──────── Data section ────────

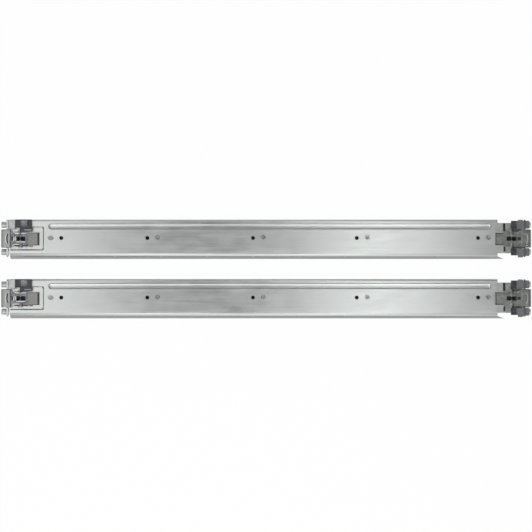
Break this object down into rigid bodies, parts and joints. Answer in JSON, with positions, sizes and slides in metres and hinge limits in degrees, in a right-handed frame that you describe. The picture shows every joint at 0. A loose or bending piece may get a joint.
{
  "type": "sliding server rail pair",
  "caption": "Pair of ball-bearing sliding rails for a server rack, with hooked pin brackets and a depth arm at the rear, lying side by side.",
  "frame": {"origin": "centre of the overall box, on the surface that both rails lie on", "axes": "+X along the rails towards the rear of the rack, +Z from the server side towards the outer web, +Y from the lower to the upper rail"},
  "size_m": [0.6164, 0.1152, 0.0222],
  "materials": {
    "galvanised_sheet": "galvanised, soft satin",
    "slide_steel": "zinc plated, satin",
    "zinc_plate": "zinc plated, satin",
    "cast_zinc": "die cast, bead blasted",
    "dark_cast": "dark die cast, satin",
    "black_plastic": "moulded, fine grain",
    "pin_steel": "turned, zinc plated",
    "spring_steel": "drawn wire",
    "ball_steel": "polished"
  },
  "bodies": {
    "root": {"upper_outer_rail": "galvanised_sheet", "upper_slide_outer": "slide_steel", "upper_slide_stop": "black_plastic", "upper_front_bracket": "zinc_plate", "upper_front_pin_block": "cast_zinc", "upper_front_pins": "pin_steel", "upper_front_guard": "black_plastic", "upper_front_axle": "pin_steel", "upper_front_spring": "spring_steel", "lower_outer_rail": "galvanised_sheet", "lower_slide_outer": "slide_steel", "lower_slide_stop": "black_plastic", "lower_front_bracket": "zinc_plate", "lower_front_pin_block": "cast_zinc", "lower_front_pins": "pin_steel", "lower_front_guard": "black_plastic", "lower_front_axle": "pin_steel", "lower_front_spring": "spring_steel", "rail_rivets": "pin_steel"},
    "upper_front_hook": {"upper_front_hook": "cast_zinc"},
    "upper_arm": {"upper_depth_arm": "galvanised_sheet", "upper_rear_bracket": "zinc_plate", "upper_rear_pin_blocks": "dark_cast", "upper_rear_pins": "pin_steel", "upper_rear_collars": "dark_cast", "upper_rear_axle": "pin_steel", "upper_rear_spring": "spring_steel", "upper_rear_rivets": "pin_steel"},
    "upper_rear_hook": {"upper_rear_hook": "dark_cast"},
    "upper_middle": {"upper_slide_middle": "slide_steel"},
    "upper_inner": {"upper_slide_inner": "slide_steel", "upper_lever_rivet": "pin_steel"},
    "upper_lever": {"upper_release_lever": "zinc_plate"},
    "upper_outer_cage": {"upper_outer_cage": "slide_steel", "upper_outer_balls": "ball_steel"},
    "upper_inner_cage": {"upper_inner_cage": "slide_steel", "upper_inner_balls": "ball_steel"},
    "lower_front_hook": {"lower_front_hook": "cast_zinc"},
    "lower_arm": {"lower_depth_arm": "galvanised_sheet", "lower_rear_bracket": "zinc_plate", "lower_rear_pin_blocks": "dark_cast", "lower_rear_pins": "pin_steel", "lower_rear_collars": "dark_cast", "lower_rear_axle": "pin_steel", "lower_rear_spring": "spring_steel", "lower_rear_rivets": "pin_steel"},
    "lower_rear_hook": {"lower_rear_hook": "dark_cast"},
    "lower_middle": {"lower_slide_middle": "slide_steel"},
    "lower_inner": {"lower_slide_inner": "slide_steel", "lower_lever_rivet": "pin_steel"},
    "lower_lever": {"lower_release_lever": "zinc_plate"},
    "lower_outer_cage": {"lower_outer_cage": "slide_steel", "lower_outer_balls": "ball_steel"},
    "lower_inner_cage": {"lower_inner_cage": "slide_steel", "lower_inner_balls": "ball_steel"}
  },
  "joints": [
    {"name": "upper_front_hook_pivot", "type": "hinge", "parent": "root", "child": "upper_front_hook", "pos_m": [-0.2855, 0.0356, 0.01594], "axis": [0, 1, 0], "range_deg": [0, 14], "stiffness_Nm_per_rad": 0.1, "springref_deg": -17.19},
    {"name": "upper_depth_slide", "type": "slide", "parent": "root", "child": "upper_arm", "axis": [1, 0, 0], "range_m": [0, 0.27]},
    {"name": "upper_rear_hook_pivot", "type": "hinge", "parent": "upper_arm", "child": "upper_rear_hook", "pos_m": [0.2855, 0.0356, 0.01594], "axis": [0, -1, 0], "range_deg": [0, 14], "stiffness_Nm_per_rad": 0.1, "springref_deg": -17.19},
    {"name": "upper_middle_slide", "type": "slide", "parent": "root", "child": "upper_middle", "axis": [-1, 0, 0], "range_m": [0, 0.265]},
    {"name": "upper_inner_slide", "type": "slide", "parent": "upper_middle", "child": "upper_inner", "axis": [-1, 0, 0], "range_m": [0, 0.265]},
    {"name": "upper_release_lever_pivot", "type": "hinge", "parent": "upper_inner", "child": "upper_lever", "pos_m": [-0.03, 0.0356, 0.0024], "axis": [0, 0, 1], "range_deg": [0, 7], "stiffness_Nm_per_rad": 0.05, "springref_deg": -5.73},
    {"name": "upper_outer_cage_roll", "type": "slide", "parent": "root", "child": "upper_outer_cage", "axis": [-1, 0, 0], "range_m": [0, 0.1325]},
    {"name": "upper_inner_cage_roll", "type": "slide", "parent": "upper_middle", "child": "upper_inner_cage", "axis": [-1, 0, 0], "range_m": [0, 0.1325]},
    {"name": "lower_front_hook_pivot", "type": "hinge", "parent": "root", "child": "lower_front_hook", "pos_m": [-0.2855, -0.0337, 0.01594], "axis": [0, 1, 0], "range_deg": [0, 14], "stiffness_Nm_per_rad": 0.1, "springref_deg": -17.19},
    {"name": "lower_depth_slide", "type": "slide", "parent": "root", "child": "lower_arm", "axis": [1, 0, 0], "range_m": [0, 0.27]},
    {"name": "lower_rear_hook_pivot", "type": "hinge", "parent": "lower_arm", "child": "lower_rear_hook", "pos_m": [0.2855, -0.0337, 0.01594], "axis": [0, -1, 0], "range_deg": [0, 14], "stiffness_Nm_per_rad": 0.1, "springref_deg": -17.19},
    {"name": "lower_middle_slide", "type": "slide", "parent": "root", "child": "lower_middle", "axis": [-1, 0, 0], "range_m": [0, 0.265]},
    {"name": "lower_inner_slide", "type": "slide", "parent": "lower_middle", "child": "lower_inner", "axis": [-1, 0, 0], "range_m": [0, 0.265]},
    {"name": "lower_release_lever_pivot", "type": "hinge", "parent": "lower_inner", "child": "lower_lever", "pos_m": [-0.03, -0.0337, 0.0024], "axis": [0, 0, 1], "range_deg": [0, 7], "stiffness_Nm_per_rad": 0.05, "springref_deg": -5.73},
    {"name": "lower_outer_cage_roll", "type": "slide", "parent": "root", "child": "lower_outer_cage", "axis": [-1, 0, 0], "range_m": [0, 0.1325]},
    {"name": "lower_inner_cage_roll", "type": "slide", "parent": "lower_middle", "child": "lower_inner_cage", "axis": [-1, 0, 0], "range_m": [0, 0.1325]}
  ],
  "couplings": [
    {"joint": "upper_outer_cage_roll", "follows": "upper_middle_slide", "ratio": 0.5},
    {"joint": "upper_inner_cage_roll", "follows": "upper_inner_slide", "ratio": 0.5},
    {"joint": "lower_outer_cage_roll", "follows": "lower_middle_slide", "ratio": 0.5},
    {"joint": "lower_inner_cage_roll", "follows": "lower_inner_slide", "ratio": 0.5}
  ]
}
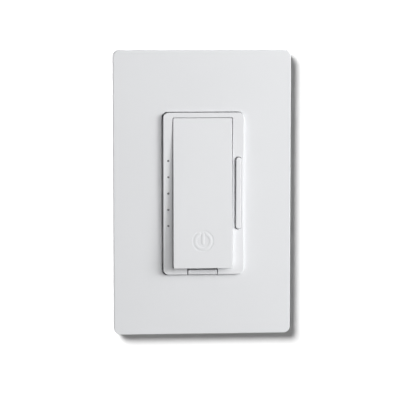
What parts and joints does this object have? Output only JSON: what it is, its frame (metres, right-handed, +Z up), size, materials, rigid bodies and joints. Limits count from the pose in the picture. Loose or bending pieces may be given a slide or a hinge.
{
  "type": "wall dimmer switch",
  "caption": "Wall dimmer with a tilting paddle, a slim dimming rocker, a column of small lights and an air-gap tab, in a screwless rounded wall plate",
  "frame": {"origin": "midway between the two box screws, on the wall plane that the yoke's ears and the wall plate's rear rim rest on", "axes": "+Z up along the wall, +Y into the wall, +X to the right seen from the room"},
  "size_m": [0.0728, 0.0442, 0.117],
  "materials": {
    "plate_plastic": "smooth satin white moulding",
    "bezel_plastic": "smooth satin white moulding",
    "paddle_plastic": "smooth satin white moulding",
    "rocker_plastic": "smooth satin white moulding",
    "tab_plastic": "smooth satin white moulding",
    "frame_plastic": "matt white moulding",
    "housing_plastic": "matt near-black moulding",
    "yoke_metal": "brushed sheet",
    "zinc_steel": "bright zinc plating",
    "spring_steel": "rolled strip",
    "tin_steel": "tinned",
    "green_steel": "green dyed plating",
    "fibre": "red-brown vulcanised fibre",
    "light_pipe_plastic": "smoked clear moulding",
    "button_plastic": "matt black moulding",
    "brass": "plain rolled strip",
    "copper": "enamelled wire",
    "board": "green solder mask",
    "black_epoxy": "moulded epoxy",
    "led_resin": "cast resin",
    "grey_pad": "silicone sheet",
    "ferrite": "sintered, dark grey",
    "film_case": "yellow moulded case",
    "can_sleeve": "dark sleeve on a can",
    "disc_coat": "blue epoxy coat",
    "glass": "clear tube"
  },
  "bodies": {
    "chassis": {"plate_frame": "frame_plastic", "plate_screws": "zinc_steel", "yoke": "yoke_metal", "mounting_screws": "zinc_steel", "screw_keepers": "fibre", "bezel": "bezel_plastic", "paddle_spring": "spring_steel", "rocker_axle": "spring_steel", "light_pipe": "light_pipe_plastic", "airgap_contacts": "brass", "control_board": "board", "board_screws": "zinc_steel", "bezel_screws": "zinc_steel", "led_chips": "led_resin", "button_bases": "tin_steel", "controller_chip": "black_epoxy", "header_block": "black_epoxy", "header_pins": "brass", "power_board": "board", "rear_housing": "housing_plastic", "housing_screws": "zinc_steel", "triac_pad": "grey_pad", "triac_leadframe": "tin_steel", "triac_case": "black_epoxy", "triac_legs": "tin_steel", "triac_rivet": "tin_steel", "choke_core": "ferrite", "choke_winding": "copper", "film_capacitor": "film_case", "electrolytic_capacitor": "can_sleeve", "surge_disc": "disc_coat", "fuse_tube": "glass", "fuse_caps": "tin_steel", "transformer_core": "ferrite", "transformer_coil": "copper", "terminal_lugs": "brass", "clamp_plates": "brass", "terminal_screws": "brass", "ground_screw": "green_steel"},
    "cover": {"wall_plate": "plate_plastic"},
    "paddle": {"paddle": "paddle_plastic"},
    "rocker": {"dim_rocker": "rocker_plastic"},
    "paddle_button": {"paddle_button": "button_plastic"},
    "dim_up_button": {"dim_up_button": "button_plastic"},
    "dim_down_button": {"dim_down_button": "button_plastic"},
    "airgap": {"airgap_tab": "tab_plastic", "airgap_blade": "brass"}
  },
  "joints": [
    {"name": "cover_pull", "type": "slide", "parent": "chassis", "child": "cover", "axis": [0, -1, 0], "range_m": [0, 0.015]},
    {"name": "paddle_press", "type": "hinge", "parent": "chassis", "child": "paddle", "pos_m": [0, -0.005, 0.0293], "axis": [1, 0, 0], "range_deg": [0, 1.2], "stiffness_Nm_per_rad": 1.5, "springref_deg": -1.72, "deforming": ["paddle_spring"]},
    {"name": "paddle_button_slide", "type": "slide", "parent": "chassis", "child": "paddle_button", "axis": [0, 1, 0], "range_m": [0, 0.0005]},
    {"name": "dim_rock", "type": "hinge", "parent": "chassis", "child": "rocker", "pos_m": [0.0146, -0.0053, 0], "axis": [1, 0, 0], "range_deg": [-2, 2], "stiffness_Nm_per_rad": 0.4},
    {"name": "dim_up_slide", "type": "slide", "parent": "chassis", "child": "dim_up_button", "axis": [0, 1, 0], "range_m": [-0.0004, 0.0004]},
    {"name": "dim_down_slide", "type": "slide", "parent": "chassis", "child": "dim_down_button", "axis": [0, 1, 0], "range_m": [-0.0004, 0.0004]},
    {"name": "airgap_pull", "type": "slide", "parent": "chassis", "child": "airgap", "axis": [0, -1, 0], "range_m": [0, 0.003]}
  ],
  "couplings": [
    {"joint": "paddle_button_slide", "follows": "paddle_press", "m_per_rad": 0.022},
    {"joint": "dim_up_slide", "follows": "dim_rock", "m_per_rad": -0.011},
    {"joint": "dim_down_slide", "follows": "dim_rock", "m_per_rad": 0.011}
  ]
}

────────

Exercise task –
Look through the entries above; copy every line holding the string "with".

Final result –
Break this object down into rigid bodies, parts and joints. Answer in JSON, with positions, sizes and slides in metres and hinge limits in degrees, in a right-handed frame that you describe. The picture shows every joint at 0. A loose or bending piece may get a joint.
  "caption": "Pair of ball-bearing sliding rails for a server rack, with hooked pin brackets and a depth arm at the rear, lying side by side.",
  "caption": "Wall dimmer with a tilting paddle, a slim dimming rocker, a column of small lights and an air-gap tab, in a screwless rounded wall plate",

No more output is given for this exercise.